SUS LUCHAS Y PASIONES / libreta de apuntes

04

El texto que le dedicó Guillermo Cano a Helena Calderón de Santos

En su 'Libreta de Apuntes' el exdirector de El Espectador escribió estas líneas a la madre de Francisco Santos.

Y

o hubiera querido declarar hoy de luto esta Libreta de apuntes para rendirle homenaje el gran homenaje que Helena Calderón de Santos se merece, el del silencio conmovido y emocionado

que nos transporta de su mano a la reconstrucción de los recuerdos gratos y alegres de treinta años y más de amistad compartida y disfrutada, sin que las reminiscencias muy gratas de nuestras vidas se contaminen con el mundo prosaico y encarecido en que nosotros sobrevivimos.

 

Pero esos primeros instantes convulsivos hacia el silencio, a callar sentimientos y a callar con egoísmo y avaricia la imagen dibujada de una mujer excepcional e inolvidable, dieron paso muy pronto a la necesidad de expresar públicamente la admiración y el respeto que me merece, como personalidad humana probablemente irrepetible, Helena Calderón de Santos.

 

A la Pelusa la conocí un día del cual sí quiero acordarme siempre, para bienaventuranza mía y de los míos, porque esa mujer bella de físico y perfecta de espíritu estada predestinada a formar parte muy influyente en mi existencia y, más tarde, de quien es mi esposa y son mis hijos.
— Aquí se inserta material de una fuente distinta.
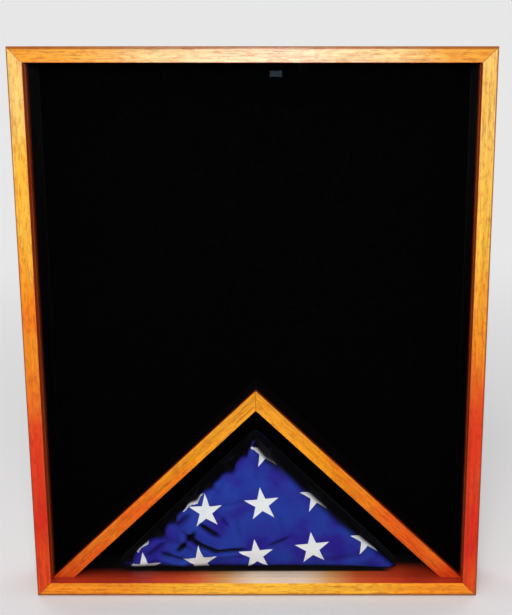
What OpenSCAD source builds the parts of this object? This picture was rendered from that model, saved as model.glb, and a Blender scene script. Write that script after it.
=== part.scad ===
// Flag and memorabilia display case: a mitred box frame with a glass front, two bars that
// make a triangular house for a folded flag, and a felt-faced back that lifts off.
// +X right, +Y to the back, +Z up. The origin is under the middle of the bottom rail.

/* [Frame] */
// Overall width of the case
case_w = 584; // [500:1:760]
// Overall height of the case
case_h = 711; // [600:1:900]
// Depth of the frame boards, front to back
case_d = 89; // [84:1:120]
// Thickness of the frame boards
stock_t = 19; // [18:0.5:26]
// Radius of the eased outer front edge
front_ease = 3; // [1:0.5:5]

/* [Glass] */
// Depth of the lip in front of the glass
lip_d = 12; // [9:0.5:14]
// Thickness of the glass
glass_t = 2.4; // [2:0.1:3]
// Depth of the groove that the glass stands in
groove_d = 6; // [4:0.5:8]
// Clearance on each face of the glass in its groove
glass_gap = 0.3; // [0.2:0.1:0.6]

/* [Flag house] */
// Height of the peak above the floor
peak_h = 261; // [230:1:300]
// Thickness of the two bars
bar_t = 19; // [12:1:22]
// Gap from the bars to the glass and to the felt
bar_gap = 1; // [0.5:0.5:2]

/* [Folded flag] */
// Length of the folded flag along the floor
flag_w = 386; // [300:1:400]
// Height of the folded flag
flag_h = 187; // [140:1:195]
// Thickness of the folded flag
flag_t = 43; // [35:1:48]
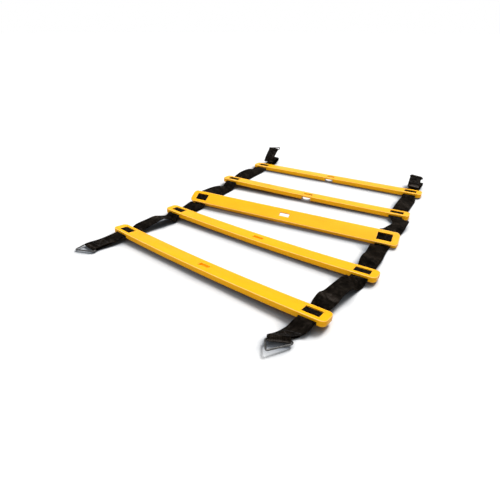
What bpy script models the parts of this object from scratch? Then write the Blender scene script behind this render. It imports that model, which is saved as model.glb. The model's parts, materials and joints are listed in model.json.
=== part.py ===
"""Agility ladder laid out on the floor: five flat slats on two webbing straps.

Each of the four strap ends holds a ring of bent wire.

X runs along the slats, Y from the near end of the ladder to the far end, and Z up from the floor.
The straps are cut under the slats' border bars, so that each slat carries the length that
is threaded through it.
"""
import bmesh
import bpy
from math import atan2, cos, pi, radians, sin, sqrt
from mathutils import Euler, Matrix, Vector
from mathutils.geometry import interpolate_bezier

CLEARANCE = 0.0003

# A slat, a moulded channel that is open underneath
SLAT_LENGTH = 0.430
SLAT_WIDTH = 0.029
SLAT_DEPTH = 0.009
SLAT_PLATE = 0.0025
SLAT_WALL = 0.0022
SLAT_CORNER = 0.008
SLAT_EDGE = 0.0009
SLAT_BOW = 0.005
CUT_OVERRUN = 0.005

# The webbing
STRAP_WIDTH = 0.030
SQUEEZED_SHARE = 0.847
THREADED_WIDTH = STRAP_WIDTH * SQUEEZED_SHARE
STRAP_THICKNESS = 0.0015
STRAP_RISE = 0.020

# The window at each end of a slat, which the strap passes through over a centre bar
WINDOW_LENGTH = THREADED_WIDTH + 2 * CLEARANCE
WINDOW_BORDER = 0.0117
WINDOW_WIDTH = 0.0158
WINDOW_BAR_DEPTH = 0.0042
CENTRE_BAR_WIDTH = 0.0090
CENTRE_BAR_DROP = 0.0021
CENTRE_BAR_DEPTH = 0.0036
STRAP_SPACING = SLAT_LENGTH - 2 * WINDOW_BORDER - WINDOW_LENGTH
TUNNEL_PLAY = 0.0005
TUNNEL_LENGTH = WINDOW_LENGTH + 2 * TUNNEL_PLAY
BAR_ROOT = 0.0010
END_BLOCK = 0.0060

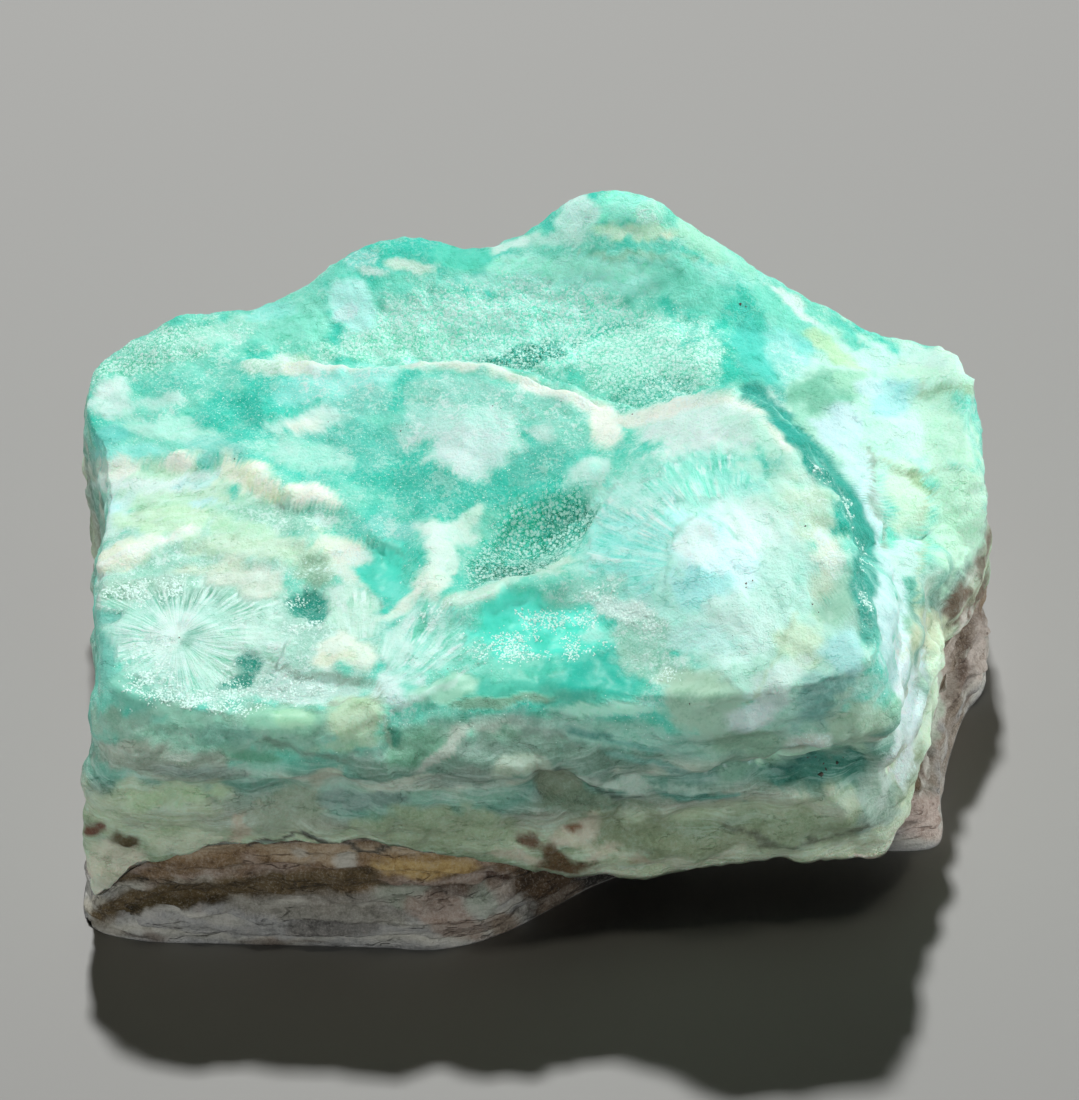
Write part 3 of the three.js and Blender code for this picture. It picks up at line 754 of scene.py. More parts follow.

De ella me había formado una idea errónea, como habría de comprobarlo, en el sentido de que era persona antipática a primera vista. Y acaso lo era. Porque como también lo habría de aprender en el trascurso de los años, no son siempre las gentes que desbordan simpatías las que son más de fiar y las de más nobles cualidades, sino aquellas reservadas en un principio y que luego se abren a la amistad lo merece. Así me sucedió con Helena Calderón. Desde el día, que quiero acordarme, en que la conocí, hasta el último momento, jamás encontré, ni encontraron los míos, desigualdades de temperamento o de carácter sino un permanente, indomable, firme comportamiento de lealtades invencibles.

 

Con ella y con Hernando compartimos tantos momentos de felicidades colmadas y de duros momentos de luchas desiguales y azarosas, que ni los días más ásperos de transitorias diferencias de criterio —y los verdaderos amigos deben tener diferencias grandes  y pequeñas de criterio para que la amistad no se corrompa en la monotonía de unanimismo cómodo y hasta falso—, ni las ausencias o incomunicaciones accidentales —paréntesis que también ponen a prueba las amistades sinceras— pudieron jamás modificar el acercamiento espiritual y anímico de personas que aprendieron desde el primer momento a quererse respetándose, a transitar el destino, con alegría o con dolor en constante realización de íntegro compañerismo.

 

Yo admiraba a Helena porque carecía del discutible don de la doblez. Era íntegra. En su hogar.  Con sus amigos. En defensa de sus ideas y de sus ideales políticos. En su espontánea solidaridad con los más indefensos y más perseguidos. No le tembló jamás su templado espíritu y había en su rostro una eterna, maravillosa sonrisa para enfrentarse con ella al desafío más despiadado que se le presentara. Creyó en Dios y creyó en los hombres buenos y decentes de este país.

 

Alguien, algún día, escribirá apartes de su historia como abanderada de los derechos humanos ofendidos y pisoteados y de libertades reprimidas. Pero eso es para una larga historia. La mía y la de los míos tiene que ver más con la intimidad de una amistad tan larga y tan bella. Y es en tributo a ella por la que quise en un principio que esta Libreta de Apuntes se quedara callada hoy, de luto, rindiéndole mi homenaje personal silencioso. Lo hago público, sin embargo, porque un impulso más poderoso me dice y me aconseja que cuando un ser humano fuera de serie se retira de nuestra cercanía física para siempre, tenemos la obligación, de acuerdo con nuestras capacidades, de hacer público lo que sentimos, porque de estrangularlo dentro de nosotros mismo puede ahogarnos irremediablemente.

 

Con Helena Calderón de Santos tengo una deuda incancelable de gratitud por tanta felicidad compartida. Y eso también tenía que decirlo públicamente, como me lo he dicho, nos lo hemos dicho, tantas veces en la intimidad de nuestras conciencias en estos días de soledad con los recuerdos que han seguido a su muerte. Paradójicamente, la muerte de Helena, al recordarla viva, me ha hecho el gran favor de hacerme vivir de nuevo más de la mitad más hermosa de mi vida.